• [Material]:

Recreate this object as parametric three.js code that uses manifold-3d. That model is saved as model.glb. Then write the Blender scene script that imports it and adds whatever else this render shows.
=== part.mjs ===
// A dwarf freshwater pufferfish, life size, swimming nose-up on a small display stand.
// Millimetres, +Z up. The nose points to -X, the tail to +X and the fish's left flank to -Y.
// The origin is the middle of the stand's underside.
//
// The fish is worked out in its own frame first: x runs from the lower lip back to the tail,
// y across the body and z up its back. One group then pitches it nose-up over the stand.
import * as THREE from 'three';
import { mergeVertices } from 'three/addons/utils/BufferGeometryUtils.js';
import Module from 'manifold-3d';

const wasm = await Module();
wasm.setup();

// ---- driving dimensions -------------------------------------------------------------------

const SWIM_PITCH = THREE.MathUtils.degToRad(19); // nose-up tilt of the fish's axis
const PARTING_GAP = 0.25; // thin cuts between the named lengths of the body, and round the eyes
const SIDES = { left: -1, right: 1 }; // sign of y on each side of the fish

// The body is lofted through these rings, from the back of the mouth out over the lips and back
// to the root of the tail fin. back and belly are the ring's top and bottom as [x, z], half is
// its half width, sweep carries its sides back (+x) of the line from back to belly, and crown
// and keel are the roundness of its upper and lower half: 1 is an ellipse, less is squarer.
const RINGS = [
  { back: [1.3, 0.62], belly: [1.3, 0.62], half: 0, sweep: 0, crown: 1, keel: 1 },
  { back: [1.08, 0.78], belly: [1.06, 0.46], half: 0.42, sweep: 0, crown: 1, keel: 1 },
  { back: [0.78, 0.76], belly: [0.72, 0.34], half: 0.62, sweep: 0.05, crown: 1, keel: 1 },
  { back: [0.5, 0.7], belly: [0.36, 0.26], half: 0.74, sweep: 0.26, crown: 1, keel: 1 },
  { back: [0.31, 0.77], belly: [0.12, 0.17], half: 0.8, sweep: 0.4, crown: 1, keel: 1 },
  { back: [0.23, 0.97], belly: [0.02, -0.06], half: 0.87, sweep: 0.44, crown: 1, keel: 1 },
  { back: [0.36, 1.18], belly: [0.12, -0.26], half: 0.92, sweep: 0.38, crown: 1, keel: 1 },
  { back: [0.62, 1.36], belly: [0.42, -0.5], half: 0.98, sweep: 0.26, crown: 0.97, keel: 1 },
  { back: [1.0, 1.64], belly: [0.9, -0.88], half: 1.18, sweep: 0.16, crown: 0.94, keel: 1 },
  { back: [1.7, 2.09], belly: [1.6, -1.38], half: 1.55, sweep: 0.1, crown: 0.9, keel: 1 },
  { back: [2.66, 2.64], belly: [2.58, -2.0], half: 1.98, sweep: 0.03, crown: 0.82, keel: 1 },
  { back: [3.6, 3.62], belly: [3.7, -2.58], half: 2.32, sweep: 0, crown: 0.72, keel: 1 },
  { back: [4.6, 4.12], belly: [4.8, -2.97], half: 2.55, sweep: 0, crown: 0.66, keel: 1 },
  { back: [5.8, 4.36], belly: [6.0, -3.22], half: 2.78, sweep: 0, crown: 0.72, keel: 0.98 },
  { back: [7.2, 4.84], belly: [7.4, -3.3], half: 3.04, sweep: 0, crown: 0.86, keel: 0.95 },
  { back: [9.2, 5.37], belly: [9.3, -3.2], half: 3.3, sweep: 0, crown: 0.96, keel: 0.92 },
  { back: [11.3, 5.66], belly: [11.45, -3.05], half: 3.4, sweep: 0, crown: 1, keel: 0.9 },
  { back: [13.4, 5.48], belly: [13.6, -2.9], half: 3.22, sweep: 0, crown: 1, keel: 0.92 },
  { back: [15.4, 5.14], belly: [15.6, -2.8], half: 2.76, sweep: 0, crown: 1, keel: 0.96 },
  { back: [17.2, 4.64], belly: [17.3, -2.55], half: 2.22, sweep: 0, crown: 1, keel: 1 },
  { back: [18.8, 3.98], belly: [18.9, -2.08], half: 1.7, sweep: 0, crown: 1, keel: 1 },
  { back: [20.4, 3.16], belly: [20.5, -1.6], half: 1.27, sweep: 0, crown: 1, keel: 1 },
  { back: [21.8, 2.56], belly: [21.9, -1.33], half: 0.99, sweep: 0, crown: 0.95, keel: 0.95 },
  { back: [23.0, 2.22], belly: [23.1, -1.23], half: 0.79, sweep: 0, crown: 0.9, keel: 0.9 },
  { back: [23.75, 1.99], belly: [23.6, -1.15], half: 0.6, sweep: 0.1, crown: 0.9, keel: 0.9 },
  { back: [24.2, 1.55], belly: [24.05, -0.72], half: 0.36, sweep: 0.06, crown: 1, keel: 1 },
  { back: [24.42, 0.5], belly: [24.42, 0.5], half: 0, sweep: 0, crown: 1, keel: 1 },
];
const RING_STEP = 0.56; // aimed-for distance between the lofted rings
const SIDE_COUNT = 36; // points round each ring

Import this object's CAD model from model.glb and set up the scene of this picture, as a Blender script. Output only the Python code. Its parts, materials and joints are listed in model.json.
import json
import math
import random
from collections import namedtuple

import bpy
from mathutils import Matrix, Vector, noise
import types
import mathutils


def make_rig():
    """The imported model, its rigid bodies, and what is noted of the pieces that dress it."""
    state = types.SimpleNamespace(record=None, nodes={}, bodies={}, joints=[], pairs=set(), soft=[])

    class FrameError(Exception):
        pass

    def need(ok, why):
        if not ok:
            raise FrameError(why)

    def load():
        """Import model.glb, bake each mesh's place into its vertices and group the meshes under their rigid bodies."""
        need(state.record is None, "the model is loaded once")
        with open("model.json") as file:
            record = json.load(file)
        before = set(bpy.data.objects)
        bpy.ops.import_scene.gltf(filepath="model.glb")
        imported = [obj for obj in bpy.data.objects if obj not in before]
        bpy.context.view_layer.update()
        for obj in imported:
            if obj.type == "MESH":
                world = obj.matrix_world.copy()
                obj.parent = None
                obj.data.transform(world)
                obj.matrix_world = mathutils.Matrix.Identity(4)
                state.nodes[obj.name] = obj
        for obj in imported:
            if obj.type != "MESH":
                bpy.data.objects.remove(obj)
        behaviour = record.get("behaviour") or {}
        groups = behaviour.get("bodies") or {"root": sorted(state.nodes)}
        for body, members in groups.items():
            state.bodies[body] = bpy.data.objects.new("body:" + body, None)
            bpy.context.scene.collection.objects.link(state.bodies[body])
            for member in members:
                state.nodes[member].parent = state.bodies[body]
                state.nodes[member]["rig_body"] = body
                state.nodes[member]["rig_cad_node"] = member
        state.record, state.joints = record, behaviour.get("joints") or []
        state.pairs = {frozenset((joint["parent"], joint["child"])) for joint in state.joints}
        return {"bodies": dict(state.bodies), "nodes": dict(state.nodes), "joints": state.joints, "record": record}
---
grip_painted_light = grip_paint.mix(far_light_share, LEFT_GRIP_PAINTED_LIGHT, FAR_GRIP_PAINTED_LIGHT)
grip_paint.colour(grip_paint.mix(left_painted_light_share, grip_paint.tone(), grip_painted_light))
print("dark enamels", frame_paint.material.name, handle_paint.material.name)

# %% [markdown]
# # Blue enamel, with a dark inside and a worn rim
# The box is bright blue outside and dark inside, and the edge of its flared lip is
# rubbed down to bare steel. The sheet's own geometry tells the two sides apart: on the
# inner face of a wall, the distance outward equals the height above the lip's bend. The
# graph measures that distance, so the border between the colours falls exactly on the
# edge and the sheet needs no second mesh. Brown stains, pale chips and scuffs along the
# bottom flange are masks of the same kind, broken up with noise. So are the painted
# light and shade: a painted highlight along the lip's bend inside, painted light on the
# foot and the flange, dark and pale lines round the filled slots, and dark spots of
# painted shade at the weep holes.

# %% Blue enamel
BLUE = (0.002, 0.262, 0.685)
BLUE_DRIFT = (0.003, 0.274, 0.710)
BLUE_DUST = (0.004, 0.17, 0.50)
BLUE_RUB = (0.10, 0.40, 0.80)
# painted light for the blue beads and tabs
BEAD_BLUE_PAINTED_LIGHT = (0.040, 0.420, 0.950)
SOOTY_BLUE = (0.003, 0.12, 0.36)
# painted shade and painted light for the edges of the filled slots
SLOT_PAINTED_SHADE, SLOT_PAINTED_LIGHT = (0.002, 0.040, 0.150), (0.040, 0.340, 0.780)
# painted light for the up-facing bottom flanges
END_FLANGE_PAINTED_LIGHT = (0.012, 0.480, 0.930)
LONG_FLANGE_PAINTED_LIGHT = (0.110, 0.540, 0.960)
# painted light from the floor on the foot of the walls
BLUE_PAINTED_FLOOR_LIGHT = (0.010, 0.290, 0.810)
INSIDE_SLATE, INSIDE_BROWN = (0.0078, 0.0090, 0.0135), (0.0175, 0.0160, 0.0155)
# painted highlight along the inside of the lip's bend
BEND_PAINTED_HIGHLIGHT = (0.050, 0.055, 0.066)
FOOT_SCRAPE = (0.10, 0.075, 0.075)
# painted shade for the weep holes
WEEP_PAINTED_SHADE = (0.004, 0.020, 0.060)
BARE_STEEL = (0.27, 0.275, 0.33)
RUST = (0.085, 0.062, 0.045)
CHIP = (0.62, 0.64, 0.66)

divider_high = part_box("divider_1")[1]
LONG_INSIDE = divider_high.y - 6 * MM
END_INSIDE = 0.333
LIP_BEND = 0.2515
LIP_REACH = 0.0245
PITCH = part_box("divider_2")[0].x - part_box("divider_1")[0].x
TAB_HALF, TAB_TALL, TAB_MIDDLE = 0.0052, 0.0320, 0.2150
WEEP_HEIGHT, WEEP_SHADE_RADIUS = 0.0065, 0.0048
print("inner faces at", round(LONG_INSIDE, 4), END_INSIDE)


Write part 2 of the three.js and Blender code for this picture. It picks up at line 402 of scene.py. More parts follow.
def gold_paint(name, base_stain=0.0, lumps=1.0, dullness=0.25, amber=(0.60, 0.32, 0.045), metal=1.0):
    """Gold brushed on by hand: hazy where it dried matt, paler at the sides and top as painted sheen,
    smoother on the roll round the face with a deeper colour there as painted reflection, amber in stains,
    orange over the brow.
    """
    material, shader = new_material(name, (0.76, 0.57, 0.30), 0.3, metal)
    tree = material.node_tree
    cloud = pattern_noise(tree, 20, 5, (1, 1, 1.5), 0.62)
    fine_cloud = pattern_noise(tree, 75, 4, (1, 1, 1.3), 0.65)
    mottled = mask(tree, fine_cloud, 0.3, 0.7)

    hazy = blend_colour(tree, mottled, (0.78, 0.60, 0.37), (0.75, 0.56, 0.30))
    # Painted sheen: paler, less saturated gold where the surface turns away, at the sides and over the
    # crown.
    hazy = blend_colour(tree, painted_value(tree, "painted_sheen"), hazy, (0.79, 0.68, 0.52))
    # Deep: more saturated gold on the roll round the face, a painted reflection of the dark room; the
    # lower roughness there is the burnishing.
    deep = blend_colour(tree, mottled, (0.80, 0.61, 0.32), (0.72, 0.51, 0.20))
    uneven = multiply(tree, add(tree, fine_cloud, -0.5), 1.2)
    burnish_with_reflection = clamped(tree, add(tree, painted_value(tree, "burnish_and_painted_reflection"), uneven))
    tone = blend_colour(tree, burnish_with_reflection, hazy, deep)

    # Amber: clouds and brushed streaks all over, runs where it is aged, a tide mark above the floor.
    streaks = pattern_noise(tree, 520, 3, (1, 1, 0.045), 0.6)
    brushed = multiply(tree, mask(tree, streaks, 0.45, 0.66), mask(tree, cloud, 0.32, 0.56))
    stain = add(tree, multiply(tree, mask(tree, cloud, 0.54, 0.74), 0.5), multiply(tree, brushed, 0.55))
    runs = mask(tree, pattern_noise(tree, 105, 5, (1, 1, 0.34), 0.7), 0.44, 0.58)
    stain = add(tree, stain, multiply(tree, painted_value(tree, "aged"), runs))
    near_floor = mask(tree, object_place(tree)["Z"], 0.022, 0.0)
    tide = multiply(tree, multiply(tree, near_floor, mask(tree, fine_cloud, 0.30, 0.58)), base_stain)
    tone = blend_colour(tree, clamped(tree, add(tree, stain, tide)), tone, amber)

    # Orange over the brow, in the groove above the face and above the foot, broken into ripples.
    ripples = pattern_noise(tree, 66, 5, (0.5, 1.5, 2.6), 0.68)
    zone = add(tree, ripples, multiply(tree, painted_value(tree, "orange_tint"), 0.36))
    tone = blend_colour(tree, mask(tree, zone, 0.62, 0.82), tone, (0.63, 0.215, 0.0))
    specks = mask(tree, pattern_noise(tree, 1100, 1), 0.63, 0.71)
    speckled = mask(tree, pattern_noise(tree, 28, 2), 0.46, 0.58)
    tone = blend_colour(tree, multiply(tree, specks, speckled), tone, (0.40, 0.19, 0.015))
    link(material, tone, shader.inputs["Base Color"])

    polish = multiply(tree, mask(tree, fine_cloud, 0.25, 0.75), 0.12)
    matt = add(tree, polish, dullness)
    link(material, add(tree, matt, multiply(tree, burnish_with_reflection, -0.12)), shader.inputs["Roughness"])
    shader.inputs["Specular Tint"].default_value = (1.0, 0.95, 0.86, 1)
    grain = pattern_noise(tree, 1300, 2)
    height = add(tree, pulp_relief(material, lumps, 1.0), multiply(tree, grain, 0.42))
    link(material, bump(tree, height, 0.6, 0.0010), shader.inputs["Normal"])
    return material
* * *
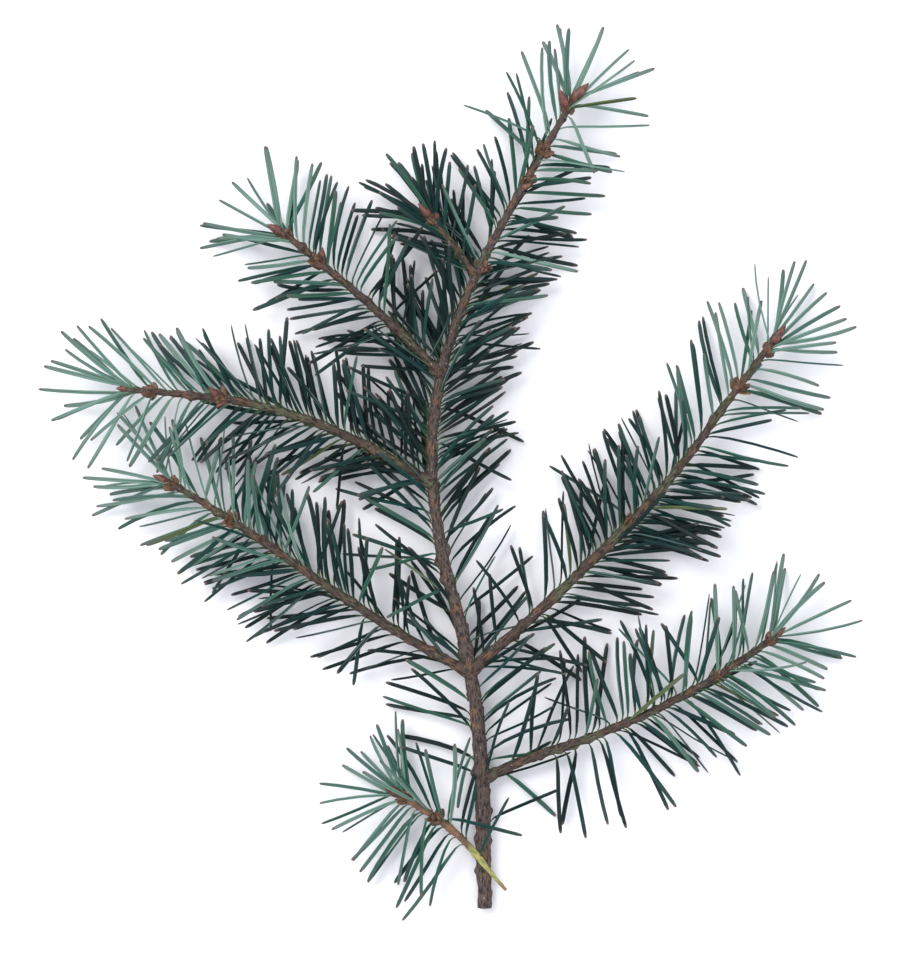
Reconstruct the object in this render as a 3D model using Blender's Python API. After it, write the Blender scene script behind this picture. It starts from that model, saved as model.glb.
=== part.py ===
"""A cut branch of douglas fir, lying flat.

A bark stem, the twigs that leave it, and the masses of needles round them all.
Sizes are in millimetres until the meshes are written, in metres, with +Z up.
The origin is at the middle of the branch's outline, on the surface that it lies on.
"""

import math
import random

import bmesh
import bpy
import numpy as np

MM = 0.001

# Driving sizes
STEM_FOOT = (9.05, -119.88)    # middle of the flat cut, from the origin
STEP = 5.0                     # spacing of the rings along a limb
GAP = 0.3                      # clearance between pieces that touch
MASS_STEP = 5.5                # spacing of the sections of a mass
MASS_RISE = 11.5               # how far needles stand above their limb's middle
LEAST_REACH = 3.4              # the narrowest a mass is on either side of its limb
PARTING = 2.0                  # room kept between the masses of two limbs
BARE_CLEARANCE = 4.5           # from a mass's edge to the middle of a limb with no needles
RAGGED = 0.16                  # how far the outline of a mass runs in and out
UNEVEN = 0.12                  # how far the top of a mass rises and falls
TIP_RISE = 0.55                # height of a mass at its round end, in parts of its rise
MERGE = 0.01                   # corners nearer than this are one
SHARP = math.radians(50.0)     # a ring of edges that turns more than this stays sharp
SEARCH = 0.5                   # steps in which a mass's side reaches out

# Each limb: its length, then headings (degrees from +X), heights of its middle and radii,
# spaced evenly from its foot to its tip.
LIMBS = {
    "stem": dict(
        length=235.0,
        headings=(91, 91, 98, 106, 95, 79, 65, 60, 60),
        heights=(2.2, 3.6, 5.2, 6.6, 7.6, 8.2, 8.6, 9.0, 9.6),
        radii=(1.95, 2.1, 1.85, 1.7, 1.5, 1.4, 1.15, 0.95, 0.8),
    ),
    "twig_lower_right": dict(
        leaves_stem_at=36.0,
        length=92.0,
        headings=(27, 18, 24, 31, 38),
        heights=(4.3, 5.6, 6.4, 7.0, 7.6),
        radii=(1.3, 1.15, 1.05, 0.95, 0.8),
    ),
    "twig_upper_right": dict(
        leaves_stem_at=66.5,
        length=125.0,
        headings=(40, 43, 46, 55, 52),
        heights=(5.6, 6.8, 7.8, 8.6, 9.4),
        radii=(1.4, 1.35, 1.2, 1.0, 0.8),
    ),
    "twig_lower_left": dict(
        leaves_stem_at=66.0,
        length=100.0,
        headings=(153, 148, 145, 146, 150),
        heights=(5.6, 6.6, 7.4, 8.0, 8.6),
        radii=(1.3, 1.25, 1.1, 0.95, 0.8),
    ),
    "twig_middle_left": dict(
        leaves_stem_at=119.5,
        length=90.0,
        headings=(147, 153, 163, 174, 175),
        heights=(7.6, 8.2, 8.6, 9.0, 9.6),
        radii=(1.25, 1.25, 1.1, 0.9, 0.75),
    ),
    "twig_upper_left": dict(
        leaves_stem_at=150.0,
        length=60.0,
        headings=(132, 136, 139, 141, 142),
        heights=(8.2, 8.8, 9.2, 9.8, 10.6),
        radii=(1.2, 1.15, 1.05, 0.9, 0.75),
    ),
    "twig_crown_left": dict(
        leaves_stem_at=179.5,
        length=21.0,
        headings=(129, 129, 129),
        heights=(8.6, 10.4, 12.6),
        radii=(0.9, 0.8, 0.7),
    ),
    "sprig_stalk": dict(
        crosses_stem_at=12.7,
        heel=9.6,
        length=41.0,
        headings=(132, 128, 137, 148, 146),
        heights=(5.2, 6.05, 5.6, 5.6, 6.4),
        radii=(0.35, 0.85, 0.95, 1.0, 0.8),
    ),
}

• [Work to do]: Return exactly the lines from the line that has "Reconstruct the object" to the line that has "fir, lying flat.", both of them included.

• [Response to this exercise]:
Reconstruct the object in this render as a 3D model using Blender's Python API. After it, write the Blender scene script behind this picture. It starts from that model, saved as model.glb.
=== part.py ===
"""A cut branch of douglas fir, lying flat.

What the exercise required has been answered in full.